When Robert Redford announced last week that Sundance will have a London edition in 2012 it was the latest salvo in the festival's battle with Tribeca to become the biggest name in promoting independent films in the United States and beyond.
Sundance London will run at the 02, the former Millennium Dome, from April 26-29 next year. The festival will include screenings, live music performances, discussions, panels and other cultural programming. The Sundance Institute will curate the film component.
In a statement, Redford, the founder of Sundance, said: "It is our mutual goal to bring to the UK the very best in current American independent cinema, to introduce the artists responsible for it, and in essence help build a picture of our country that is broadly reflective of the diversity of voices not always seen in our cultural exports."
What he did not say was that in choosing dates at the end of April, Sundance will also divert attention from its rival Tribeca Film Festival, which traditionally takes place at that time of year in New York. This year Tribeca runs from April 20 to May 1.
Both have spent the past few years promoting their brand not just as festivals, but also as distributors of independent films in the United States and the best way for young filmmakers to get a foot in the industry's door. Sundance has long had a film channel and a cinema chain through which it has been showing films that it has nurtured to American audiences.
In its decade of existence Tribeca, founded by Robert De Niro, has emerged as the big competitor to the Sundance Institute. As with the Utah festival, Tribeca has used the event as a base from which to launch its own distribution label and to form partnerships around the globe, the main one being the Doha Tribeca film festival that takes place each November.
In November last year Tribeca announced that its distribution division, Tribeca Film, would release The Bang Bang Club theatrically in the second quarter of this year as well as on Video on Demand and other labels. Other films picked up by Tribeca include Last Night, and this year's festival will be showcasing the films before their US release.
Until the announcement of Sundance London, the senior festival's worldwide activity was usually achieved through filmmaker workshops in places such as India and Jordan. These workshops mainly concentrated on mentoring local talent and incubating projects that would eventually be shown at the January film festival prior to US release.
The battle between the two festivals was starkly put in focus in 2009 when the long-time director of the Sundance Film Festival, Geoff Gilmore, quit to move to New York and take on the role of the chief creative officer of Tribeca Enterprises. Tribeca announced his arrival several hours before Sundance confirmed his departure.
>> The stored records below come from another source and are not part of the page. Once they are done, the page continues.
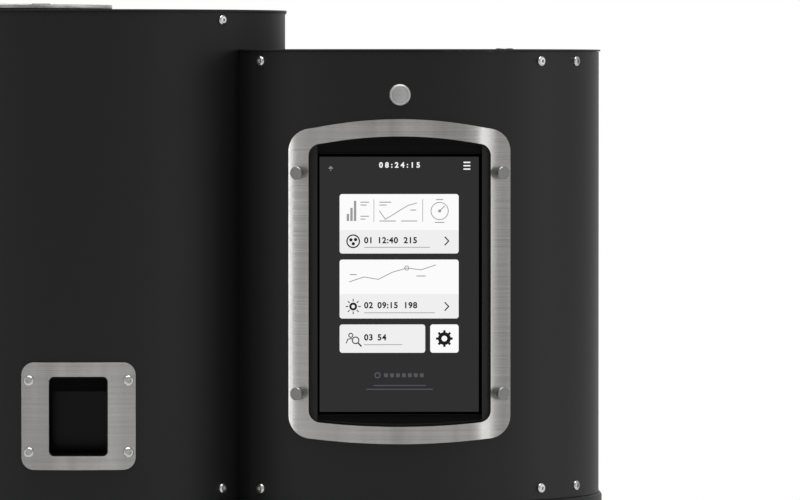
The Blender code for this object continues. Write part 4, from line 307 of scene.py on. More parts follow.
# Plain finishes: name, colour, metallic, roughness and specular level
PLAIN = {
    # Bright-rolled sheet with a fine even grain
    "drawn": ("drawn stainless sheet", "#C6C5C2", 1, 0.34, 0.5),
    # Cold-headed and tumbled stainless, bright enough to sparkle
    "screw": ("tumbled stainless screw", "#D6D6D4", 1, 0.22, 0.5),
    # Blasted stainless: its rounded rim gathers the side lamps in a soft crescent
    "ring": ("blasted stainless ring", "#C4C3C1", 1, 0.55, 0.5),
    # Turned stainless coloured darker than the plate: painted reflection of the dark recess beside the
    # bezel's studs, so that it looks greyer than the plate
    "stud": ("turned stainless darkened as painted reflection", "#8E8E8C", 1, 0.36, 0.5),
    # A hexagon hole full of its own shade
    "socket": ("shaded screw socket", "#1A1A1A", 0.5, 0.5, 0.5),
    # Spark-eroded ABS: dull and even
    "moulded": ("eroded black ABS", "#131313", 0, 0.62, 0.5),
    # Painted shade: near-black and dull, darker than the moulded black, so that the housing round the display
    # stays as dark as the shadow in its recess
    "recess": ("housing darkened as painted shade", "#070707", 0, 0.80, 0.22),
    # Near-black sheet that swallows the light behind the window frame; its deep band over the pane is painted
    # shade
    "tunnel": ("black tunnel sheet", "#0B0B0B", 0, 0.66, 0.35),
    # Sight glass with a coat that dulls its reflections, drawn as an opaque near-black face: painted shade
    # for the unlit drum behind it
    "pane": ("coated sight glass", "#080808", 0, 0.16, 0.25),
    # Nitrile rubber, dull all over
    "rubber": ("moulded nitrile rubber", "#161616", 0, 0.85, 0.5),
    # Pressed silicone, a shade smoother than rubber
    "silicone": ("pressed silicone gasket", "#1B1A1A", 0, 0.70, 0.5),
    # Zinc plating: a cool grey with soft reflections
    "zinc": ("zinc plated sheet", "#A9ABAD", 1, 0.42, 0.5),
    # Steel that heat has turned brownish and dull
    "drum": ("heat dulled drum steel", "#8C8580", 1, 0.45, 0.5),
    # The fine cast skin of aluminium, pale and matt
    "cast": ("die cast aluminium", "#B4B4B4", 1, 0.48, 0.5),
    # Stoving lacquer on a steel can, nearly black
    "motor": ("lacquered motor can", "#262628", 0.3, 0.42, 0.5),
    # A heater's sheath with its brown oxide
    "sheath": ("oxidised heater sheath", "#5A4A40", 0.8, 0.55, 0.5),
    # Solder mask: deep green with a resin's shine
    "board": ("green solder mask", "#123A26", 0, 0.40, 0.5),
    # Ink printed under the glass, blacker than all else
    "border": ("black print under glass", "#000000", 0, 0.5, 0.0),
}

# Colours that the display gives off
LIT = {
    "ground": ("lit display ground", "#303031"),
    "white": ("lit display white", "#FBFBFB"),
    "pale": ("lit display pale grey", "#EFEFF0"),
    "ink": ("lit display ink", "#1E1E20"),
    "grey": ("lit display grey", "#9A9A9C"),
    "dim": ("lit display dim grey", "#56565A"),
}


def make_finishes():
    """Fills the table of finishes, each named for its stuff and how it was made."""
    coat = (*bpy.context.scene.roaster_colours.coat, 1)
    glass = {"IOR": 1.5}
    FINISHES.update(
        {
            "coat": powder_coat("powder coated steel sheet", coat),
            "brushed": brushed_steel("belt brushed stainless plate", "#D3D2D0", 0.22, 0.220, 0.0007),
            # The lid's steel is lighter than the plate's: painted highlight for its bright rounded rim
            "lid": brushed_steel("belt brushed lid, lightened as painted highlight", "#F0EFED", 0.30, 0.220, 0.0007, axis="Y"),
            "cap": brushed_steel("belt brushed button cap", "#C6C5C3", 0.36, 0.020, 0.0009, 0.10),
            # Float glass: sharp reflections over the dark display
            "glass": new_material("display cover glass", linear("#030303"), 0, 0.10, **glass),
        }
    )
    for finish, (name, code, metallic, roughness, level) in PLAIN.items():
        shine = {"Specular IOR Level": level}
        FINISHES[finish] = new_material(name, linear(code), metallic, roughness, **shine)
    for finish, (name, code) in LIT.items():
        FINISHES[finish] = lit(name, code)


def deselect():
    """Deselects everything, because an operator acts on all that is selected."""
    for obj in list(bpy.context.selected_objects):
        obj.select_set(False)


def focus(*objs):
    """Selects only these objects, and makes the first one active."""
    deselect()
    for obj in objs:
        obj.select_set(True)
    bpy.context.view_layer.objects.active = objs[0]


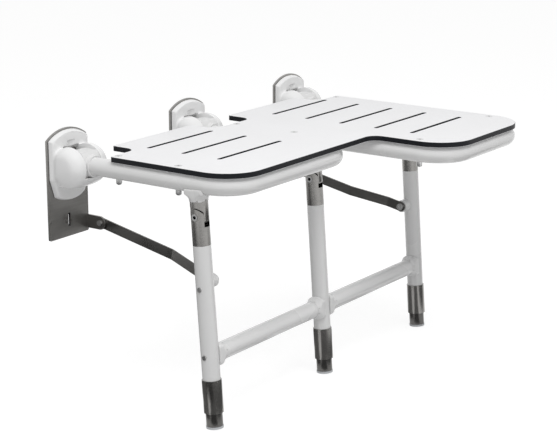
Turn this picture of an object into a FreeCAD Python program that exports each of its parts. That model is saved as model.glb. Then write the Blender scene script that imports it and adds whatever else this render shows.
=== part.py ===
import FreeCAD, Part
import math
import os
import Sketcher
from FreeCAD import Placement, Rotation, Vector

# Fold down wall seat: three wall hinges along X, seat out to -Y, +Z up.
# The origin is on the wall plane at the middle hinge, at fold axis height.

SIZES = [
    ("mount_pitch", 360, "distance from one wall hinge to the next"),
    ("plate_width", 108, "wall plate"),
    ("plate_thick", 4, ""),
    ("plate_top", 65, "crown of the arched top above the fold axis"),
    ("plate_arch", 90, "radius of the arched top"),
    ("long_plate_drop", 143.5, "lower edge of the outer plates below the axis"),
    ("short_plate_drop", 78, "lower edge of the middle plate below the axis"),
    ("plate_corner", 4, ""),
    ("bolt_span_x", 64, "wall screw holes"),
    ("bolt_span_z", 90, ""),
    ("bolt_hole", 3.3, "radius"),
    ("level_slot_width", 5, "upright slot low on the outer plates"),
    ("level_slot_length", 24, ""),
    ("level_slot_drop", 111.5, ""),
    ("tab_height", 26, "ear bent out of the outer plates"),
    ("axis_reach", 32, "fold axis in front of the wall"),
    ("pin_radius", 5, ""),
    ("pin_half", 31.5, "half length of a hinge pin"),
    ("pin_play", 0.06, "radial"),
    ("lug_thick", 4, "steel lugs that hold a pin"),
    ("lug_radius", 13, ""),
    ("slot_gap", 0.7, "each side of the knuckle in the dome slot"),
    ("cheek", 2, "walls beside the dome slot"),
    ("lug_gap", 0.6, "lug to slot wall"),
    ("knuckle_width", 43.4, ""),
    ("knuckle_radius", 36.5, ""),
    ("knuckle_top", 26, "height of its flat above the axis"),
    ("knuckle_core", 26, "radius all round"),
    ("knuckle_gap", 0.5, "radial, inside the dome"),
    ("neck_radius", 20.5, ""),
    ("neck_reach", 41, "from the fold axis"),
    ("socket_floor", 22, "from the fold axis"),
    ("cover_half_width", 51, ""),
    ("cover_depth", 10.4, ""),
    ("cover_slope", 18, "degrees, of its side walls"),
    ("cover_top", 62.5, "crown of its rim above the fold axis"),
    ("cover_arch", 90, ""),
    ("cover_waist", 27, "where its sides start to draw in, below the axis"),
    ("cover_foot_half", 39, "half width at the lower corners"),
    ("cover_foot_rise", 62, "lower corners below the axis"),
    ("cover_bottom", 73, "lowest point below the axis"),
    ("dome_radius", 40, ""),
    ("dome_end_radius", 36, "of its crown arc over the ends, before rounding"),
    ("dome_half_width", 47.5, ""),
    ("dome_round", 18, "rounding of its ends"),
    ("dome_reach", 33, "dome axis in front of the wall"),
    ("dome_drop", 4, "dome axis below the fold axis"),
    ("cover_wall", 2.2, ""),
    ("neck_gap", 0.7, "round the neck in the dome"),
    ("scoop_top", 42.5, "groove for the upright neck, above the fold axis"),
    ("tube_radius", 17, "frame tube"),
    ("tube_wall", 2.5, ""),
    ("tube_bend", 60, "centre line radius"),
    ("front_run", 390, "main front tube from the wall"),
    ("wing_run", 567, "wing front tube from the wall"),
    ("wing_tube_x", 83, "wing side tube"),
    ("brace_run", 140, "where the wing tube meets the middle tube"),
    ("panel_thick", 10, ""),
    ("panel_half_width", 375, ""),
    ("panel_rear", 62, "from the wall"),
    ("panel_front", "=front_run+tube_radius", ""),
    ("wing_front", "=wing_run+tube_radius", ""),
    ("wing_side", "=wing_tube_x-tube_radius", ""),
    ("notch_depth", 59, "openings round the hinges"),
    ("notch_half_width", 60, ""),
    ("panel_corner", 74, ""),
    ("panel_inner_corner", 24, ""),
    ("notch_corner", 22, ""),
    ("panel_tip_corner", 7, ""),
    ("panel_edge", 0.8, "chamfer along the top"),
    ("drain_length", 196, ""),
    ("drain_width", 8, ""),
    ("drain_first", 131, "first row from the wall"),
    ("drain_step", 82, ""),
    ("drain_main_x", -180, "centre of the main rows"),
    ("drain_wing_x", 221.5, "centre of the wing rows"),
    ("screw_rear", 130, "panel screws from the wall"),
    ("screw_mid", "=leg_pivot_reach-screw_ahead", ""),
    ("screw_ahead", 47, "from the leg pivot back to the screw"),
    ("screw_wing", "=wing_run-screw_setback", ""),
    ("screw_setback", 64, "wing screws behind the wing tube's centre line"),
    ("screw_radius", 3, ""),
    ("screw_play", 0.3, ""),
    ("head_radius", 7.5, ""),
    ("head_thick", 2.4, ""),
    ("nut_radius", 5.6, ""),
    ("nut_thick", 6, ""),
    ("leg_pivot_reach", "=front_run-leg_setback", "leg pivot from the wall"),
    ("leg_setback", 74, "leg pivot behind the front tube's centre line"),
    ("leg_pivot_drop", 58, "leg pivot below the fold axis"),
    ("leg_tilt", 4.2, "degrees, feet away from the wall"),
    ("leg_radius", 16.5, ""),
    ("leg_wall", 2, ""),
    ("tongue_thick", 14, ""),
    ("tongue_gap", 0.3, "each side of the tongue"),
    ("tongue_end", 14.6, "radius of the ears about the pivot, with shoulder_gap"),
    ("tongue_tip", 17.2, "radius of the blade's end about the pivot"),
    ("shoulder_gap", 0.8, "round the clevis ears"),
    ("clevis_slot", "=tongue_tip+slot_room", "slot's floor below the pivot"),
    ("slot_room", 0.8, ""),
    ("clevis_length", 52.4, "lower edge below the pivot"),
    ("collar_foot", 27, "collar lip above the pivot"),
    ("collar_long", 25.5, "collar half length along the frame tube"),
    ("collar_lip", 0.9, "lip stands out from the leg"),
    ("collar_flare", 13, "radius of its concave flare"),
    ("collar_mid", 41, "where the flare ends, above the pivot"),
    ("collar_top", 51, "upper edge above the pivot"),
    ("collar_ease", 0.7, "sideways room where the frame tube starts to bend"),
    ("collar_cheek", 17.9, "half width of a collar's flat cheeks"),
    ("stub_top", 34, "tongue fitting inside the collar, above the pivot"),
    ("pivot_bolt", 4, "radius"),
    ("pivot_head", 6.4, "radius"),
    ("pivot_seat", 12.4, "head seat from the leg centre"),
    ("pivot_head_thick", 3.6, ""),
    ("hex_radius", 2.9, "socket in the bolt heads, over corners"),
    ("hex_depth", 2.4, ""),
    ("leg_length", 302.2, "pivot to the sleeve's top"),
    ("sleeve_radius", 18.2, ""),
    ("sleeve_length", 62.1, ""),
    ("sleeve_overlap", 15, "leg tube inside the sleeve"),
    ("foot_radius", 15.5, ""),
    ("foot_wall", 2.5, ""),
    ("foot_play", 0.08, "radial, in the sleeve"),
    ("foot_hold", 21, "foot tube inside the sleeve as shown"),
    ("foot_end", "=leg_length+sleeve_length+foot_reach", "foot tube's lower end below the pivot"),
    ("foot_reach", 25.6, "foot tube seen below the sleeve"),
    ("cap_radius", 16.1, ""),
    ("cap_thick", 4, ""),
    ("cap_plug", 9, ""),
    ("bar_drop", "=leg_length-bar_rise", "cross bar below the pivot along the leg"),
    ("bar_rise", 44, "cross bar above the sleeve's top"),
    ("bar_collar", 35, "cross bar collar's lip from the leg centre"),
    ("bar_collar_long", 23.5, "its half height on the leg"),
    ("bar_collar_mid", 19, "flare's end from the leg centre"),
    ("bar_collar_root", 9, "inner edge from the leg centre"),
    ("bar_inset", 25, "bar end from the leg centre"),
    ("side_screw", 4.2, "radius of the small heads on the outer legs"),
    ("side_screw_seat", 15.8, "from the leg centre"),
    ("side_screw_thick", 2.2, ""),
    ("side_screw_rise", -6.5, "upper small head from the link's boss, up is plus"),
    ("link_y_offset", 3, "wall pivot of the link below the fold axis"),
    ("link_drop", 125, ""),
    ("link_width", 20, ""),
    ("link_thick", 3, ""),
    ("link_play", 0.3, "at faces and in the hole at the leg"),
    ("link_pin_play", 0.06, "radial, in the hole at the wall"),
    ("link_bend", 175, "first bend from the wall pivot"),
    ("link_joggle", 82, "length of the slanted stretch"),
    ("boss_radius", 12.5, ""),
    ("boss_end", 33, "boss face from the leg centre"),
    ("link_bolt", 4, "radius"),
    ("link_head", 7, "radius"),
    ("link_head_thick", 4, ""),
    ("tab_head", 5.2, "radius of the head on the wall tab"),
    ("tab_head_thick", 2.6, ""),
    ("link_nut_thick", 4, ""),
]

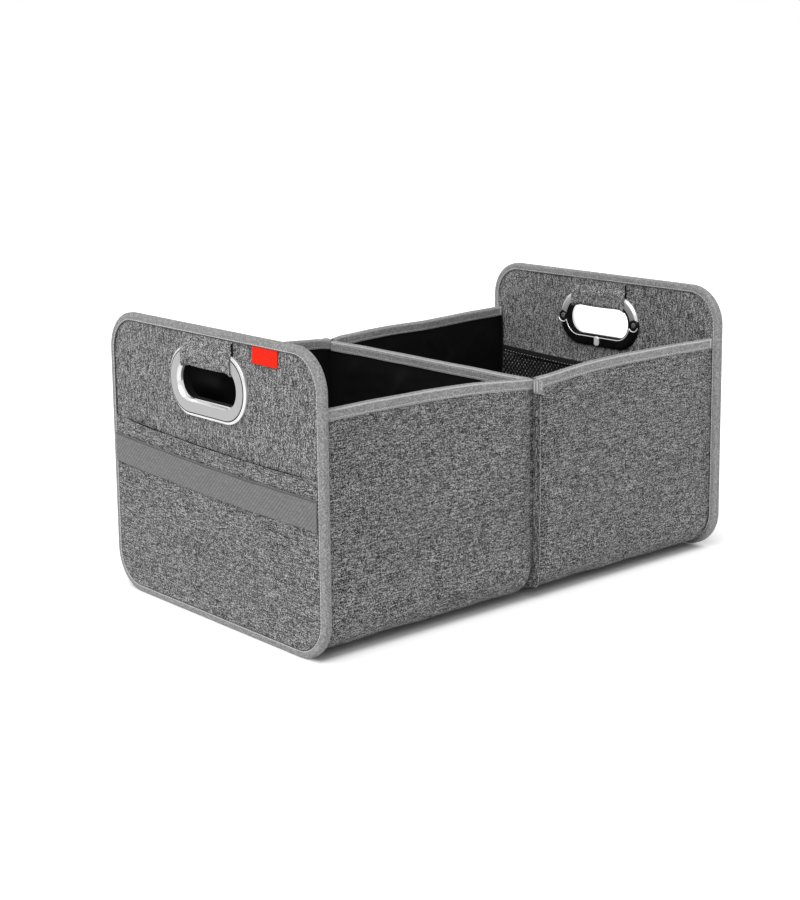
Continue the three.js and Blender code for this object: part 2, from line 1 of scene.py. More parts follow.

Sundance appointed Keri Putnam as the executive director and he made it a priority to expand the reach of the festival both within North America and overseas. The festival merry go-round was completed when the former artistic director of Tribeca, Peter Scarlet, took on the equivalent role at the Abu Dhabi International Film Festival and John Cooper, Gilmore's former deputy, was promoted at Sundance. All of a sudden, Sundance's position at the forefront of the film festival circuit in America was being challenged by its New York rival.
The latest battle stems from the demise of distributors of independent film in the US. Even before the 2008 credit crunch sped up the process, studios were closing the divisions they had opened in the wake of success through Miramax, the leading US producer and distributor of independent films, in the 1980s and 1990s.
The misfortunes of these distributors began when Miramax was sold to Disney. Even the Weinstein brothers, the founders of Miramax, have struggled to find hit films for their new operation, The Weinstein Company. The paradox is that at the same time, the number of people going to the cinema was rising, but it seemed that audiences were willing to spend their money only on blockbuster films with spectacular special effects. The art-house market was in decline and films were no longer being given time to build word of mouth or find a market as cinema chains were judging the independents using the same criteria they applied to studio productions: how much they made on their opening weekend.
Another result of this was that the price of independent films came crashing down. No longer could directors go to Sundance and expect to make a killing on sales. Companies such as IFC changed their strategy and would buy products more cheaply and look to release films on Video on Demand rather than into theatres. From this crisis in independent film, both Tribeca and Sundance saw an opportunity to make use of their brand leverage to become major players in the exploitation of independent film, not just in America but also around the globe.
Tribeca had initially been viewed as a festival struggling to define itself, after it was set up in the wake of the September 11 attacks on New York. The global strategy, the digital distribution ventures and the increase in emphasis on building funds for filmmakers have all ensured that with Gilmore as its head it has established an identity as a rival to Sundance.
What may have taken Sundance by surprise is how quickly Tribeca became a major player. Thus when the market for independent films changed drastically over the past decade, Sundance had an unforeseen American rival to contend with. The response from Sundance was to expand its reach away from just American independents and to look at more global fare. Now the irony is that Sundance is seen to be copying Tribeca. The New York festival created a satellite festival in Doha, at least in name, in 2009. Sundance is doing the same, in London, and with a choice of dates that suggest the gloves have definitely come off in the battle for festival, marketing and distribution supremacy.